The carriers have interests in many sorts of shipping. Results of their liner units reflected the weak volumes and rates between Asia and Europe, but benefited from low fuel prices, according to the companies’ most recent financial statements.
NYK
NYK had a net income attributable to the owners of the parent company of 43.1 billion yen ($348 million) in the first quarter ending June 30, 2015, more than four times the 10.2 billion yen earned in the first quarter of fiscal 2014. Recurring profit was 21.5 billion yen in the first quarter compared with 12 billion yen in the same 2014 period.
Revenues were 588 billion yen in the first fiscal quarter this year, a 1.1 percent increase over the 582 billion yen recorded in the first fiscal quarter in 2014.
NYK’s liner trade business had recurring profit of 3.9 billion yen in the first quarter of the current fiscal year compared with a loss of about 100 million yen in the the first quarter of fiscal 2014. Liner revenues were 184.1 billion yen, 10.4 percent more than the 166.8 billion yen recorded in the first quarter of last year.
“The introduction of new built tonnage in the container shipping business exerted extremely strong supply pressure, driving down spot freight rates on some routes to unprecedentedly low levels. Amid the generally severe environment surrounding the dry bulk carrier division, market conditions were stagnant owing to a decrease in lifting volumes bound for China,” said NYK.
The company said it “continued efforts to improve profitability by decreasing costs through heightened fleet assignment rationalization and reduced fuel consumption.”
In the liquid division, market conditions remained favorable and performance improved over the previous fiscal year.
“In non-shipping businesses, the air cargo transportation and logistics segments continued to perform favorably despite the impact of harbor congestion on the West Coast of North America that was resolved at the beginning of the fiscal year” with the signing of a contract between employers and the International Longshore and Warehouse Union.

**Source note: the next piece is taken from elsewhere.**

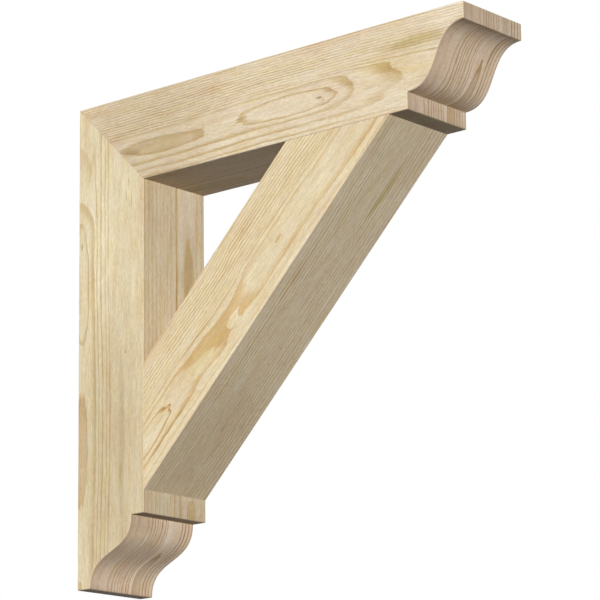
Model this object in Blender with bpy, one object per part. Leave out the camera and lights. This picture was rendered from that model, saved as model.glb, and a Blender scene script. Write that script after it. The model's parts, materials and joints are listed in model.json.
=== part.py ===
"""Timber knee-brace bracket for a wall, in metres, +Z up.

An upright post lies against the wall, a level beam stands out from its top, and a diagonal
brace runs between them. Post and beam are mitred together at the wall, and their free ends
carry the same profile: a square nose, an ogee and a step.

The origin is the centre of the post's wall face. +X points away from the wall, +Y runs
across the bracket, and all three timbers are centred on Y = 0.
"""

import math

import bmesh
import bpy
from mathutils import Vector

# Overall sizes
HEIGHT = 0.5588
PROJECTION = 0.5588

# Timber sections: the width runs across the bracket, the depths lie in its side view
TIMBER_WIDTH = 0.1016
POST_DEPTH = 0.1016
BEAM_DEPTH = 0.1016
BRACE_DEPTH = 0.1016

# The profile at both free ends, measured back from the tip and in from the outer face
NOSE_DEPTH = 0.01905
STEP_DEPTH = 0.01905
OGEE_RUN = 0.0762
OGEE_FULLNESS = 0.61
OGEE_SEGMENTS = 40

# The brace's outer edge lands this far behind each step
BRACE_SETBACK = 0.0254

# Clearance between timbers that touch, and the small easing on every sawn edge
JOINT_GAP = 0.0003
EASED_EDGE = 0.0008
EASED_SEGMENTS = 2
SHARP_ANGLE = math.radians(30)

# Colour, roughness and metallic value of each timber's wood
WOOD = {
    "wall_post": ((0.646, 0.499, 0.314), 0.62, 0.0),
    "top_beam": ((0.672, 0.521, 0.332), 0.62, 0.0),
    "diagonal_brace": ((0.680, 0.527, 0.328), 0.62, 0.0),
}

TOP = HEIGHT / 2
OUTER_CORNER = Vector((0.0, TOP))
INNER_CORNER = Vector((POST_DEPTH, TOP - BEAM_DEPTH))


def clear_scene():
    """Remove every object that the file opened with."""
    for old in list(bpy.data.objects):
        bpy.data.objects.remove(old, do_unlink=True)


def crossing(point_a, along_a, point_b, along_b):
    """Return the point where two lines in the side view cross."""
    offset = point_b - point_a
    return point_a + along_a * (offset.cross(along_b) / along_a.cross(along_b))


def ogee(tip, back, inward, depth):
    """Return the points of an end's profile, from its outer corner to the foot of its step.

    The curve leaves the nose square to it, hollows, swells and meets the step square to it,
    as a cubic curve whose two handles are the same share of its run.
    """
    start = tip + inward * NOSE_DEPTH
    end = tip + back * OGEE_RUN + inward * (depth - STEP_DEPTH)
    handle = back * OGEE_RUN * OGEE_FULLNESS
    points = [tip]
    for i in range(OGEE_SEGMENTS + 1):
        t = i / OGEE_SEGMENTS
        s = 1.0 - t
        points.append(
            start * s**3
            + (start + handle) * 3 * s * s * t
            + (end - handle) * 3 * s * t * t
            + end * t**3
        )
    points.append(tip + back * OGEE_RUN + inward * depth)
    return points


def mitre(side):
    """Return one timber's side of the mitre, as a line in the side view."""
    along = (INNER_CORNER - OUTER_CORNER).normalized()
    across = Vector((-along.y, along.x))
    return OUTER_CORNER + across * side * JOINT_GAP / 2, along


def beam_outline():
    """Return the beam's side view and its joint: the profiled tip and the mitre."""
    right = Vector((1.0, 0.0))
    down = Vector((0.0, -1.0))
    joint = mitre(1)
    tip = Vector((PROJECTION, TOP))
    points = ogee(tip, -right, down, BEAM_DEPTH)
    points.append(crossing(INNER_CORNER, right, *joint))
    points.append(crossing(OUTER_CORNER, right, *joint))
    return points, [joint]


def post_outline():
    """Return the post's side view and its joint: the profiled foot and the mitre."""
    right = Vector((1.0, 0.0))
    up = Vector((0.0, 1.0))
    joint = mitre(-1)
    foot = Vector((0.0, TOP - HEIGHT))
    points = ogee(foot, up, right, POST_DEPTH)
    points.append(crossing(INNER_CORNER, up, *joint))
    points.append(crossing(OUTER_CORNER, up, *joint))
    return points, [joint]


def brace_outline():
    """Return the brace's side view and its joints: the seats on the beam and the post."""
    right = Vector((1.0, 0.0))
    up = Vector((0.0, 1.0))
    on_beam = Vector((PROJECTION - OGEE_RUN - BRACE_SETBACK, TOP - BEAM_DEPTH))
    on_post = Vector((POST_DEPTH, TOP - HEIGHT + OGEE_RUN + BRACE_SETBACK))
    along = (on_post - on_beam).normalized()
    to_corner = Vector((along.y, -along.x))
    inner = on_beam + to_corner * BRACE_DEPTH
    beam_seat = on_beam - up * JOINT_GAP, right
    post_seat = on_post + right * JOINT_GAP, up
    points = [
        crossing(on_beam, along, *beam_seat),
        crossing(on_beam, along, *post_seat),
        crossing(inner, along, *post_seat),
        crossing(inner, along, *beam_seat),
    ]
    return points, [beam_seat, post_seat]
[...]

“Group earnings overall received a boost from cheaper bunker oil and the weaker yen, causing earnings to increase substantially over those in the previous fiscal year,” NYK added.
MOL
MOL had a profit attributable to owners of the parent company of 12.8 billion yen ($104 million) in the first quarter ending June 30, 2015, compared with 8.5 billion yen earned in the first quarter of fiscal 2014.
Revenues were 449 billion yen in the first fiscal quarter this year, compared with 444 billion yen in the first fiscal quarter in 2014.
MOL’s containership business reported a loss of 5 billion yen in the first quarter of the current fiscal year, smaller than the 7.2 billion yen loss experienced in the first quarter of the fiscal 2014. Liner revenues were 195 billion yen, 3.8 percent higher than the 187.8 billion yen recorded in the first quarter of last year.
“On Asia-Europe routes, cargo volumes from Asia declined considerably, while the gap between vessel supply and demand expanded due to deliveries of large vessels. As a result, the freight market suffered a record fall,” said MOL. “On transpacific routes, although cargo volumes were firm because disruption caused by labor negotiations at ports on the West Coast was almost wholly resolved, the freight market fell.”
“Freight markets on Asia-South America routes and Intra-Asia routes also slumped as the cargo volumes were weak year on year,” added MOL.
The carrier said it recorder the loss even though bunker prices fell and it cut operation costs by cancelling some sailings and implementing slow steaming in order to address the decline in demand.
“K” Line
“K” Line had a profit attributable to owners of the parent company of 10.2 billion yen ($83 million) in the first quarter ending June 30, 2015, compared with 4.3 billion yen earned in the first quarter of fiscal 2014.
Revenues were 335.5 billion yen in the first fiscal quarter this year, compared with 319.8 billion yen in the first fiscal quarter in 2014.
“K” Line’s containership business had a profit of 4.1 billion yen in the first quarter of the current fiscal year compared with 2.2 billion yen profit in the first quarter of the fiscal 2014. Liner revenues were 171.7 billion yen, 8.4 percent more than the 158.4 billion yen recorded in the first quarter of last year.
“During the three-month period, cargo volume loaded on the Asia-North America service for round-trip voyages increased by around 9% year on year, supported by the economic recovery trend in the U.S.,” said “K” Line. “On the Asia-Europe service, however, the overall cargo volume loaded for round-trip voyages declined by around 11% year on year, due to decline of space demand owing to uncertainty over consumption trends, and consequently cargo space provided in our service was reduced.”
As a result, “K” Line said overall liner cargo volume loaded including the Intra-Asia and North-South services decreased by around 3 percent year-over-year.
“Freight rate market on the Asia-Europe and Asia-South America was dull due to increase of supply by the delivery of new large-sized vessels,” the company said. “However, the rates on the Asia-North America service were stable year on year, and as a result of slow steaming and other cost-saving measures in addition to the effect of the decline of fuel oil prices, the Group recorded year on year increases in both revenues and income for the three-month period.”